Technique 6: The Rhythm Method

Some experienced Stick Jump players develop what I call a "rhythm method" — they approach the game almost musically, with a steady internal tempo governing the pre-pause, hold, and release cycle. Rather than treating each jump as a separate isolated event, they find a rhythm that feels natural and stick to it.

This doesn't mean ignoring gap variation — you still adjust your hold duration for different gaps. But the cadence of your play stays consistent. Pause. Assess. Hold. Release. Pause. Assess. Hold. Release.

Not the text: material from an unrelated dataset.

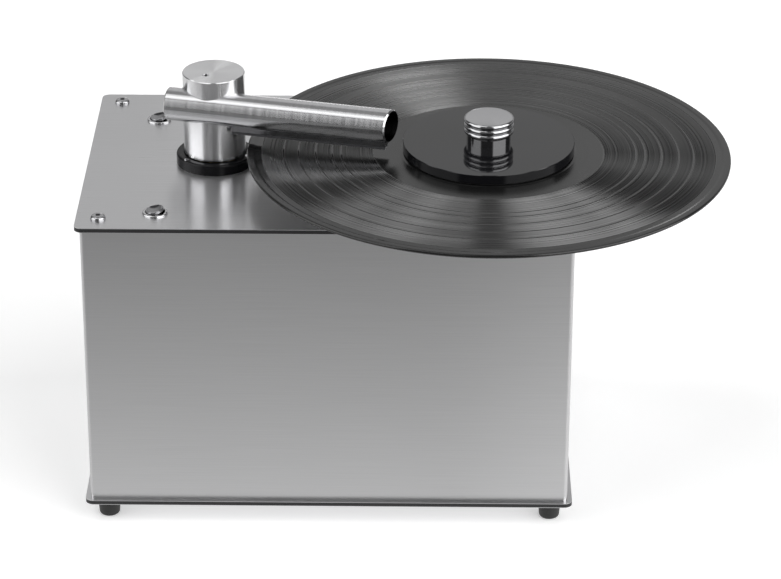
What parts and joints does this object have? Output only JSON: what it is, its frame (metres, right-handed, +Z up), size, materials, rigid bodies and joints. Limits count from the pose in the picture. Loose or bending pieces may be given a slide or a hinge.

Finding this rhythm and trusting it is what separates a reactively-good player from a consistently-great one.

When to Push and When to Protect

One nuance that only comes with experience: there's a strategic choice between playing aggressively (trying for perfect landings, slightly faster pace) versus conservatively (prioritizing safe landings over bonus points). In the early and middle phase of a run, slightly aggressive play pays off — the risk is low and bonus points accumulate. In the late phase of a long run, switch to conservative — the value of preserving the run outweighs marginal bonus point gains.

  • Platforms 1–15: Feel free to chase center landings
  • Platforms 15–30: Mixed approach — attempt center if the gap is clear
  • Platforms 30+: Prioritize landing cleanly, center bonuses are nice but not worth the risk

The Honest Truth About Getting Good

I want to be real with you: the techniques above will genuinely help, but there's no substitute for repetition. Your brain builds spatial intuition for stick lengths through accumulated experience, and that can't be shortcut. What the techniques above give you is a framework that makes each repetition more productive — so you improve faster, not instead of putting in the time.

The players who get genuinely great at Stick Jump are the ones who stay curious about their own mistakes and keep adjusting. Every fall is a data point. Every successful run is a pattern to preserve. Stay interested in getting better, not just in getting lucky, and the scores will come.